Mix the tamari, mirin and vinegar in a small bowl and keep aside.

Heat a wok like pan with the olive oil on medium heat. Add the sausage and sauté over high heat, stirring constantly for about 2 to 3 minutes. Add the garlic and ginger and sauté for 2 minutes. Add the mushrooms and sauté on high for 4 to 5 minutes. Add the broccolini and sauté for another 2 to 3 minutes. Take the pan off the heat and let cool. Add the rice noodles and the sauce. Mix well and taste for seasonings. Serve room temperature.

Sausage and Green Bean Pasta

This is a perfect dish to make for this season as the basil season is coming to an end. I cut down all my basil and made a big batch of pesto to freeze. It is a great way to enjoy some summer flavors in a few month!

Pesto

  • 3 garlic cloves
  • ¼ cup Parmigiano Reggiano
  • 1/3 cup pine nuts
  • Zest of one lemon
  • Juice of one lemon
  • 2 cups basil
  • ¼ cup tarragon
  • ¼ cup parsley
  • Salt
  • ¼ cup extra virgin olive oil (or more if needed)

Add the garlic, cheese, pine nuts, lemon zest and lemon juice to a processor. Process for a minute and add the basil, tarragon, parsley and salt. Process for a minute and gradually add the oil while the machine is still on. Taste for seasonings and keep aside.

  • 8 oz tender green beans, trimmed

Add the green beans to boiling water. Bring back to a boil and take out and dip into cold water to retain the color. Take out and keep aside.

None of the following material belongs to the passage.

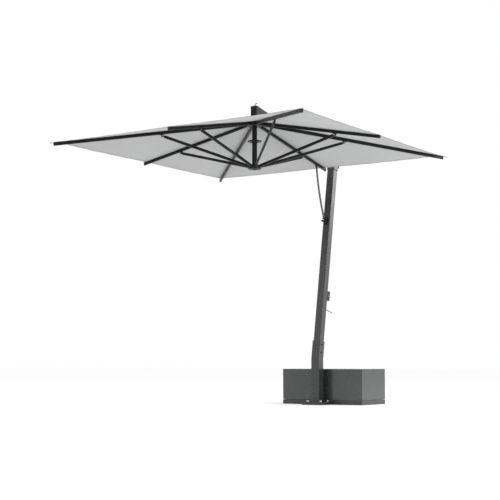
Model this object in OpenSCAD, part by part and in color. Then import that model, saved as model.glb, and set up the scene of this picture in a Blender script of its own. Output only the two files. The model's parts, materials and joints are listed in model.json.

  •  2 tablespoons extra virgin olive oil
  • 4 links chicken sausage, casings taken off and crumbled
  • ½ pound pasta, cooked al dente
  • Salt to taste

Heat a frying pan with the olive oil. Add the crumbled sausage and sauté on a medium high heat, stirring constantly for 5 to 6 minutes till golden brown. Add the pasta and green beans. Add enough pesto to coat everything and mix well. Add salt if needed and serve.